Turpitudes, brigandages, lucratives collusions ? On imagine assez ces termes dans la bouche d’un Le Pen, comme si la haine fasciste avait besoin à la fois du pedigree ancien des mots et de leurs chantante alliance. Le fascisme ne fait pas que « produire de la réalité », comme le dit Theweleit et le répète Littell : en marge d’une langue défigurée, aboyante, comme l’est la LTI, sensible avant tout dans la propagande, il aime à accoucher d’un lyrisme à la fois guindé et sauvage, conscient que la stylisation des pensées et affects sert un but crucial : transformer l’immonde en cadence. Autre exemple, la mort d’un officier estonien :
« Il s’était couché tout plat contre mes bottes, raide comme une planche : une balle, au lieu de m’atteindre au pied, le cogna en pleine figure, le traversa d’un bout à l’autre et ressortit entre ses deux fesses.
« Il se tordit comme un ver, cria, excréta. C’était trop tard. La digestion de la balle s’était faite trop vite. Dix minutes après, il était mort. »
La scène est pour le moins saisissante. Pourtant, Littell se refuse à en apprécier la force ou l’originalité. Il est vrai que son étude n’est pas littéraire au sens propre, mais vise à dégager des invariants dans l’imaginaire fasciste. Néanmoins, il est frustrant de ne limiter ce repérage qu’aux substantifs, et de ne pas l’étendre à la syntaxe, aux images, aux assonances, etc. Des énoncés tels que « sa tête n’était plus qu’un cerceau macabre », « ses plaies palpitaient et s’ouvraient comme si elles avaient été vivantes », « d’innombrables petits morceaux de chair, pas plus gros que des oreilles, retombèrent dans la neige, lentement, de tous les côtés, sur nous et autour de nous », « le ventre et les jambes brunies de sang gelé », « le vent s’anordit », « fiévreux, avec d’hallucinantes safranées », etc, appellent nécessairement un commentaire.

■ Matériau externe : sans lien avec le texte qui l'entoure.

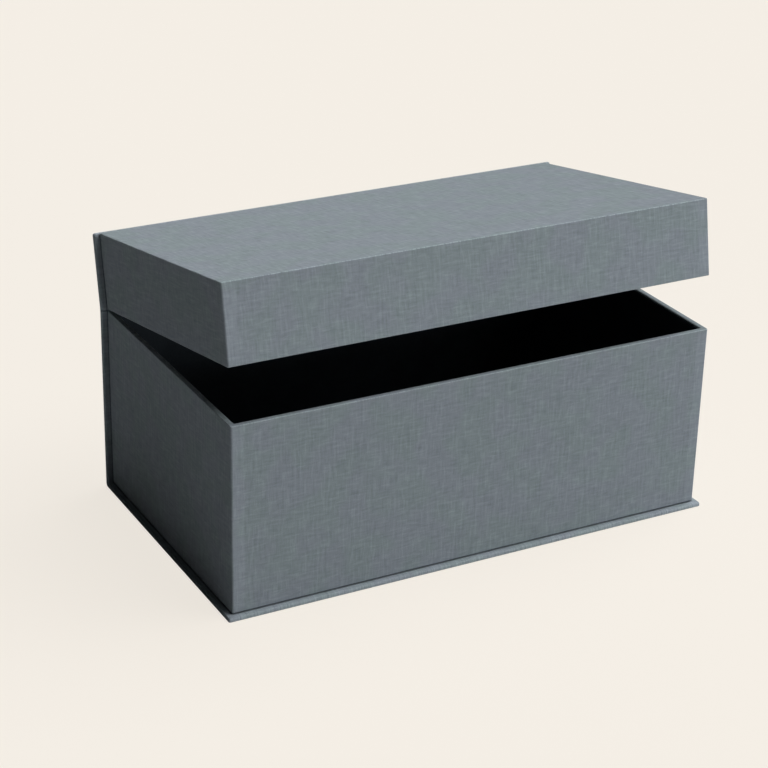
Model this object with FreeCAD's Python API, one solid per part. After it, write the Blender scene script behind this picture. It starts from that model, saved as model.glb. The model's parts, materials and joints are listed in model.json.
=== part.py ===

Cette quête stylistique d’une beauté, même vile et vaine, en dit pourtant long sur le travail de camouflage auquel se livre le corps fasciste écrivant quant à ses propres répugnances. Cela dit, remettons les choses en perspective : La campagne de Russie de Léon Degrelle n’est évidemment pas un grand livre, tant le cliché raciste et la rhétorique fasciste y mènent une danse inlassable. Mais le fait que son auteur, au fil de cette réécriture du réel visant à faire du sujet Degrelle un moi caparaçonné et glorieux, ait cédé par moments à la tentation lyrique, voire épique nous aide à mieux saisir ce qui fait « tenir » le corps fasciste dès lors qu’il « retranscrit » : pas seulement l’étai mille fois poli du topos raciste, mais aussi les ornements baroques, l’imagerie pyrotechnique, l’assonance complaisante. La part exaltée, fantasmée, serait ainsi l’horizon rêvée d’une idéologie qui n’est souvent qu’une crispation confite dans le déni. De même que la fascisme et le nazisme se sont gavés de décorum, l’écrit fasciste a besoin, pour dépasser la vacuité de son propos, de pousser l’image hors du topos, de croire aux puissances prétendument rédimantes de la langue. Pure illusion, bien sûr, puisque la surcharge haineuse, qui a besoin d’une source commune et éprouvée, ne saurait traiter les affects autrement que comme des armes, au lieu d’en faire des objets complexes, vivants.